Furthermore, the shift-based strategy introduces a different form of temporal linkage. Here, entire portions of the coding pattern are spatially translated before being refreshed. This operation produces a near-linear decay in temporal correlation, reflecting the deterministic motion imposed on an otherwise random field. Importantly, despite their distinct mechanisms, all three strategies produced experimental results that closely followed theoretical expectations, which reinforced the idea that stochastic electromagnetic behavior can be shaped using simple and physically transparent rules. One important observation is that none of these strategies reduced the intrinsic randomness of the signal. High entropy was consistently maintained, which indicates that temporal structure does not inherently compromise stochastic richness. When coding operations were combined, the metasurface showed even finer control over spectral shaping, which highlights the modular and composable nature of the framework.

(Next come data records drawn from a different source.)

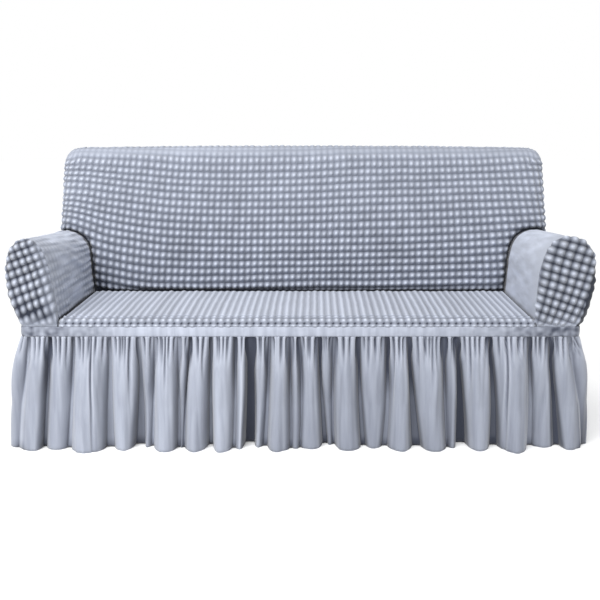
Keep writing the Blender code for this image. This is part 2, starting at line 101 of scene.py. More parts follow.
# The arms: outward distance and height at the front, then the same at the back.
ARM_FOOT_Z = BAND_TOP + SEAM
LEFT_ARM = (
    (0.805, ARM_FOOT_Z, 0.809, ARM_FOOT_Z),
    (0.817, 0.528, 0.822, 0.528),
    (0.826, 0.584, 0.826, 0.578),
    (0.836, 0.630, 0.831, 0.613),
    (0.853, 0.678, 0.842, 0.643),
    (0.873, 0.703, 0.869, 0.670),
    (0.899, 0.715, 0.906, 0.686),
    (0.931, 0.707, 0.939, 0.685),
    (0.953, 0.688, 0.956, 0.671),
    (0.966, 0.664, 0.966, 0.653),
    (0.973, 0.633, 0.971, 0.631),
    (0.976, 0.597, 0.972, 0.598),
    (0.975, 0.554, 0.967, 0.554),
    (0.969, 0.514, 0.959, 0.514),
    (0.959, 0.480, 0.949, 0.480),
    (0.946, 0.446, 0.939, 0.446),
    (0.9355, ARM_FOOT_Z, 0.9355, ARM_FOOT_Z),
)
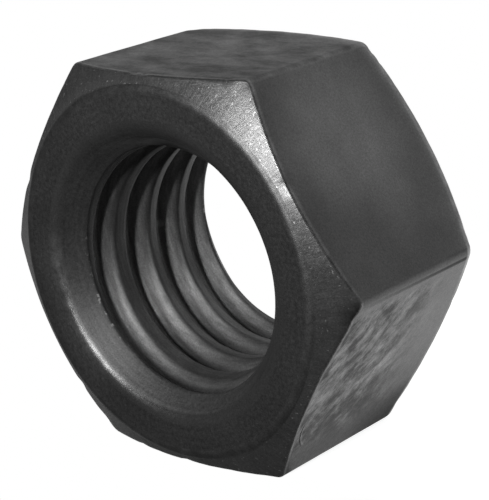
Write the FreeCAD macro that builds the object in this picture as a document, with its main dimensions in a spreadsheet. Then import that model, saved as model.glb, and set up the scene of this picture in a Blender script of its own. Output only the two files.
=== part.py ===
import FreeCAD, Part
import Sketcher
import math
import os

# Plain hexagon nut, 3/8-16 UNC class, forged steel, standing on one wrench flat.
# Millimetres.  Y is the thread axis with the front face toward -Y, Z is up, and the
# origin is on the thread axis at mid thickness.

doc = FreeCAD.newDocument("hex_nut")

# Driving sizes ---------------------------------------------------------------------

SIZES = (
    ("across_flats", 14.10, "distance between opposite wrench flats"),
    ("thickness", 8.00, "bearing face to bearing face"),
    ("corner_radius", 0.35, "rounding of the six axial corners"),
    ("face_circle", 13.20, "diameter of the flat bearing circle at each end"),
    ("chamfer_angle", 30.0, "corner chamfer, degrees from the bearing face"),
    ("chamfer_crown", 40.0, "radius of the slight crown along the corner chamfer"),
    ("face_edge_radius", 0.25, "soft edge between bearing face and corner chamfer"),
    ("thread_major", 9.525, "nominal thread diameter, 3/8 inch"),
    ("root_clearance", 0.08, "radial depth of the tapped root beyond nominal"),
    ("thread_minor", 8.15, "diameter over the thread crests"),
    ("thread_pitch", 1.5875, "16 threads per inch"),
    ("flank_angle", 60.0, "included angle of the thread groove, degrees"),
    ("root_flat", 0.20, "width of the flat at the bottom of the thread groove"),
    ("tap_lead_in", 1.90, "distance from the back face to the start of the tap path"),
    ("sink_mouth", 10.40, "diameter of both countersinks at the bearing faces"),
    ("sink_angle", 90.0, "included angle of both countersinks, degrees"),
    ("lip_radius", 0.18, "soft edge between countersink and bearing face"),
    ("overlap", 0.30, "reach of each cutting profile past the metal it removes"),
)

sheet = doc.addObject("Spreadsheet::Sheet", "Sizes")
for row, (alias, value, meaning) in enumerate(SIZES, start=1):
    sheet.set(f"A{row}", meaning)
    sheet.set(f"B{row}", str(value))
    sheet.setAlias(f"B{row}", alias)
doc.recompute()

# Lengths that several features share, written from the sheet.
CORNER = "(Sizes.across_flats / sqrt(3))"
HALF = "(Sizes.thickness / 2)"
OUTSIDE = f"({HALF} + Sizes.overlap)"
INSIDE = "(Sizes.thread_minor / 2 - Sizes.overlap)"

ORIGIN = (-1, 1)
HORIZONTAL_AXIS = -1
START = 1
END = 2
CENTRE = 3
FULL_TURN = 360.0
SAME_PLACE = 1e-4

body = doc.addObject("PartDesign::Body", "nut_body")
body.Label = "nut_body"
body.Placement = FreeCAD.Placement(FreeCAD.Vector(0, 0, 0), FreeCAD.Rotation())


def size(expression):
    """The present value of an expression over the sheet."""
    return float(sheet.evalExpression(expression))


def origin_plane(role):
    """The plane of the body's own origin that has this role."""
    return next(item for item in body.Origin.OriginFeatures if item.Role == role)


def sketch_on(role, name):
    """An empty sketch attached to one of the body's origin planes."""
    sketch = body.newObject("Sketcher::SketchObject", name)
    sketch.AttachmentSupport = [(origin_plane(role), "")]
    sketch.MapMode = "FlatFace"
    return sketch


def bind(sketch, name, constraint, expression):
    """Add a dimension to a sketch and tie it to the sheet."""
    number = sketch.addConstraint(constraint)
    sketch.renameConstraint(number, name)
    sketch.setExpression("Constraints." + name, expression)


def circle(sketch, radius, name, is_guide):
    """A circle about the origin; returns its number in the sketch."""
    curve = Part.Circle(FreeCAD.Vector(0, 0, 0), FreeCAD.Vector(0, 0, 1), size(radius))
    number = sketch.addGeometry(curve, is_guide)
    sketch.addConstraint(Sketcher.Constraint("Coincident", number, CENTRE, *ORIGIN))
    bind(sketch, name, Sketcher.Constraint("Radius", number, size(radius)), radius)
    return number


def arc_between(begin, finish, radius):
    """An arc that runs anticlockwise from one point to the other, under half a turn."""
    chord = finish - begin
    leftward = FreeCAD.Vector(-chord.y, chord.x, 0).normalize()
    middle = (begin + finish) / 2
    centre = middle + leftward * (radius ** 2 - (chord.Length / 2) ** 2) ** 0.5
    angles = [math.atan2(end.y - centre.y, end.x - centre.x) for end in (begin, finish)]
    return Part.ArcOfCircle(Part.Circle(centre, FreeCAD.Vector(0, 0, 1), radius), *angles)


def outline(sketch, points, crown=None):
    """A closed run of lines through the points.

    With a crown, an expression for a radius, the last edge is an arc instead.
    """
    corners = [FreeCAD.Vector(across, up, 0) for across, up in points]
    edges = [Part.LineSegment(*pair) for pair in zip(corners, corners[1:] + corners[:1])]
    if crown:
        edges[-1] = arc_between(corners[-1], corners[0], size(crown))
    for edge in edges:
        sketch.addGeometry(edge, False)
    for number in range(len(edges)):
        following = (number + 1) % len(edges)
        sketch.addConstraint(Sketcher.Constraint("Coincident", number, END, following, START))
    if crown:
        last = len(edges) - 1
        bind(sketch, "crown", Sketcher.Constraint("Radius", last, size(crown)), crown)


def profile(name, corners, crown=None):
    """A sketch of a closed cutting profile beside the thread axis, at the back end.

    Each corner is a pair of expressions: the distance from mid thickness toward the
    back face, and the distance off the axis.
    """
    sketch = sketch_on("YZ_Plane", name)
    outline(sketch, [(size(along), size(away)) for along, away in corners], crown)
    for number, (along, away) in enumerate(corners):
        ends = ORIGIN + (number, START)
        bind(sketch, f"along_{number}",
             Sketcher.Constraint("DistanceX", *ends, size(along)), along)
        bind(sketch, f"away_{number}",
             Sketcher.Constraint("DistanceY", *ends, size(away)), away)
    return sketch


steps = []


def settle(feature):
    """Make a feature the end of the body, compute it and note its volume."""
    body.Tip = feature
    doc.recompute()
    steps.append((feature.Name, feature.Shape.Volume))
    return feature


def turn_both_ends(sketch, name):
    """Cut a profile all the way round the axis, at the back end and then at the front."""
    groove = body.newObject("PartDesign::Groove", name + "_back")
    groove.Profile = sketch
    groove.ReferenceAxis = (sketch, ["H_Axis"])
    groove.Angle = FULL_TURN
    settle(groove)
    mirrored = body.newObject("PartDesign::Mirrored", name + "_front")
    mirrored.Originals = [groove]
    mirrored.MirrorPlane = (origin_plane("XZ_Plane"), [""])
    return settle(mirrored)


def soften(feature, is_wanted, name, radius):
    """Round the edges of a feature that pass a test, with a radius from the sheet."""
    edges = enumerate(feature.Shape.Edges, start=1)
    chosen = [f"Edge{number}" for number, edge in edges if is_wanted(edge)]
    fillet = body.newObject("PartDesign::Fillet", name)
    fillet.Base = (feature, chosen)
    fillet.setExpression("Radius", radius)
    return settle(fillet)


# Hexagonal bar -----------------------------------------------------------------------
# Two corners lie on X, so the nut stands on a flat.

tall = size("Sizes.across_flats / 2")
wide = size(CORNER)
hexagon = sketch_on("XZ_Plane", "hexagon")
outline(hexagon, [
    (wide, 0),
    (wide / 2, tall),
    (-wide / 2, tall),
    (-wide, 0),
    (-wide / 2, -tall),
    (wide / 2, -tall),
])
sides = range(hexagon.GeometryCount)
corner_circle = circle(hexagon, CORNER, "corner_circle", True)
hexagon.addConstraint(Sketcher.Constraint("PointOnObject", 0, START, HORIZONTAL_AXIS))
for side in sides:
    hexagon.addConstraint(Sketcher.Constraint("PointOnObject", side, START, corner_circle))
for side in sides[1:]:
    hexagon.addConstraint(Sketcher.Constraint("Equal", 0, side))

bar = body.newObject("PartDesign::Pad", "bar")
bar.Profile = hexagon
bar.SideType = "Symmetric"
bar.setExpression("Length", "Sizes.thickness")
settle(bar)


def runs_along_axis(edge):
    """True for a corner edge that runs from face to face."""
    begin, finish = (vertex.Point for vertex in edge.Vertexes)
    return abs(begin.x - finish.x) < SAME_PLACE and abs(begin.z - finish.z) < SAME_PLACE


soften(bar, runs_along_axis, "rounded_corners", "Sizes.corner_radius")

# Corner chamfers -----------------------------------------------------------------------
# A shallow, barely crowned cone at each end turns the hexagonal face into a round
# bearing face.

FACE = "(Sizes.face_circle / 2)"
BEYOND = f"({CORNER} + Sizes.overlap)"
CHAMFER_DEPTH = f"(({BEYOND} - {FACE}) * tan(Sizes.chamfer_angle * 1 deg))"

chamfer_profile = profile("chamfer_profile", [
    (f"{HALF} - {CHAMFER_DEPTH}", BEYOND),
    (OUTSIDE, BEYOND),
    (OUTSIDE, FACE),
    (HALF, FACE),
], crown="Sizes.chamfer_crown")
turn_both_ends(chamfer_profile, "corner_chamfer")

# Bore ------------------------------------------------------------------------------------
# Drilled through at the diameter of the thread crests.

bore_sketch = sketch_on("XZ_Plane", "bore_sketch")
circle(bore_sketch, "Sizes.thread_minor / 2", "bore_radius", False)
bore = body.newObject("PartDesign::Pocket", "bore")
bore.Profile = bore_sketch
bore.SideType = "Symmetric"
bore.setExpression("Length", "2 * Sizes.thickness")
settle(bore)

# Countersinks ------------------------------------------------------------------------------
# A cone at each end leads the bolt into the thread.

MOUTH = "(Sizes.sink_mouth / 2)"
SINK_DEPTH = f"(({MOUTH} - {INSIDE}) / tan(Sizes.sink_angle / 2 * 1 deg))"

sink_profile = profile("sink_profile", [
    (HALF, MOUTH),
    (f"{HALF} - {SINK_DEPTH}", INSIDE),
    (OUTSIDE, INSIDE),
    (OUTSIDE, MOUTH),
])
countersinks = turn_both_ends(sink_profile, "countersink")


def ring_of(diameter):
    """A test for the full circles of one diameter on the two bearing faces."""
    def is_ring(edge):
        on_face = abs(abs(edge.CenterOfMass.y) - size(HALF)) < SAME_PLACE
        is_round = isinstance(edge.Curve, Part.Circle)
        return on_face and is_round and abs(2 * edge.Curve.Radius - size(diameter)) < SAME_PLACE
    return is_ring


soft_lips = soften(countersinks, ring_of("Sizes.sink_mouth"), "soft_lips", "Sizes.lip_radius")
soften(soft_lips, ring_of("Sizes.face_circle"), "soft_faces", "Sizes.face_edge_radius")

# Thread --------------------------------------------------------------------------------------
# Right-hand groove with flat roots, tapped from beyond the back face to beyond the front
# face.  What is left between its turns is the flat crest at the bore's own radius.

ROOT = "(Sizes.thread_major / 2 + Sizes.root_clearance)"
TAP_START = f"({HALF} + Sizes.tap_lead_in)"
ROOT_HALF = "(Sizes.root_flat / 2)"
MOUTH_HALF = f"({ROOT_HALF} + ({ROOT} - {INSIDE}) * tan(Sizes.flank_angle / 2 * 1 deg))"

groove_profile = profile("groove_profile", [
    (f"{TAP_START} + {ROOT_HALF}", ROOT),
    (f"{TAP_START} - {ROOT_HALF}", ROOT),
    (f"{TAP_START} - {MOUTH_HALF}", INSIDE),
    (f"{TAP_START} + {MOUTH_HALF}", INSIDE),
])

thread = body.newObject("PartDesign::SubtractiveHelix", "thread")
thread.Profile = groove_profile
thread.ReferenceAxis = (groove_profile, ["H_Axis"])
thread.Mode = "pitch-height-angle"
thread.setExpression("Pitch", "Sizes.thread_pitch")
thread.setExpression("Height", "Sizes.thickness + 2 * Sizes.tap_lead_in")
thread.LeftHanded = False
thread.Reversed = True
settle(thread)

# Checks and output -----------------------------------------------------------------------------

for item in doc.Objects:
    if "Invalid" in item.State or "Error" in item.State:
        raise RuntimeError(item.Name + " failed: " + ", ".join(item.State))
for (_, before), (name, after) in zip(steps, steps[1:]):
    print(f"{name} removes {before - after:.3f} mm3")
    if after >= before:
        raise RuntimeError(name + " removed nothing")

parts = [body]
for part in parts:
    shape = part.Shape
    if shape.isNull() or not shape.isValid() or len(shape.Solids) != 1:
        raise RuntimeError(part.Label + " is not one valid solid")
    box = shape.optimalBoundingBox(True, False)
    print(f"{part.Label}: {box.XLength:.3f} x {box.YLength:.3f} x {box.ZLength:.3f} mm,"
          f" {shape.Volume:.2f} mm3")

os.makedirs("parts", exist_ok=True)
for part in parts:
    part.Shape.exportStep(f"parts/{part.Label}.step")
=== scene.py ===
import math
import random

import bmesh
import bpy
import numpy as np
from mathutils import Matrix, Vector, noise


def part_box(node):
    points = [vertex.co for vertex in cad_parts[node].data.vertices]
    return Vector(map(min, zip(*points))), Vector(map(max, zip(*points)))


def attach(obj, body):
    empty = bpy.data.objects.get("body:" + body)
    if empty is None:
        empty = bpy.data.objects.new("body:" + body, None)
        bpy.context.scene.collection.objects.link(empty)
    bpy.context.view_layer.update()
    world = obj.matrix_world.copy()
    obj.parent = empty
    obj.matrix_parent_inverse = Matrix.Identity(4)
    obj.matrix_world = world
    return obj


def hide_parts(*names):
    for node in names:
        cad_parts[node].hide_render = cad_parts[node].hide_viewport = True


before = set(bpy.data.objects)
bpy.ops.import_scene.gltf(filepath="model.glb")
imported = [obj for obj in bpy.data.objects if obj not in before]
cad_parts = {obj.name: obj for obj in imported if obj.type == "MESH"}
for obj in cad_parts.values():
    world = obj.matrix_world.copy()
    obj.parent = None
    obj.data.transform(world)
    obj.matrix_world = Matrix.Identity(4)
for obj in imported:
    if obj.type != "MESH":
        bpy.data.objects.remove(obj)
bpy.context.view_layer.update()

# The nut body -----------------------------------------------------------------------
# One forging of carbon steel: a pierced hexagonal blank, chamfered at 30 degrees and
# countersunk at 90 at each face, then tapped right-hand with a 60 degree thread and left
# dark from the furnace.  Its sizes are in millimetres.

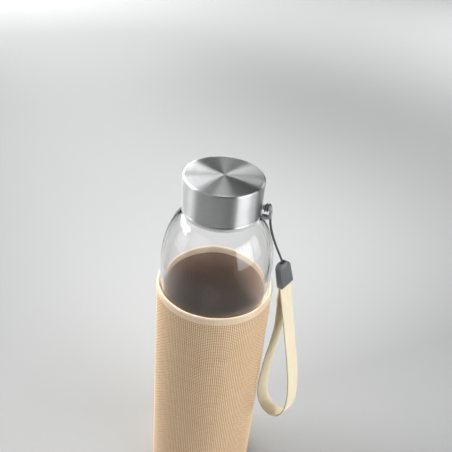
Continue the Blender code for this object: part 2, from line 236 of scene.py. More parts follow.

In a nutshell, the reported study by Dr. Jia-Cheng Li and Professor Tie-Jun Cui demonstrates that randomness need not be treated as an uncontrollable byproduct of electromagnetic systems. Instead, it can be engineered deliberately, with mathematical rigor and experimental fidelity. The implications extend well beyond conceptual interest. In wireless communication, such controlled randomness offers a physically grounded route to realistic channel emulation. In cryptography, dynamically random electromagnetic fields provide a compelling basis for secure, hardware-level key generation. Radar and sensing systems, meanwhile, stand to benefit from programmable clutter and noise environments that more faithfully resemble real operational conditions.

REFERENCE
Li, Jia & Cui, Tie. (2025). Controlling Stochastic Electromagnetic Process by Dynamically Random Coding Metasurface. Advanced Materials Technologies. 10. 10.1002/admt.202401888.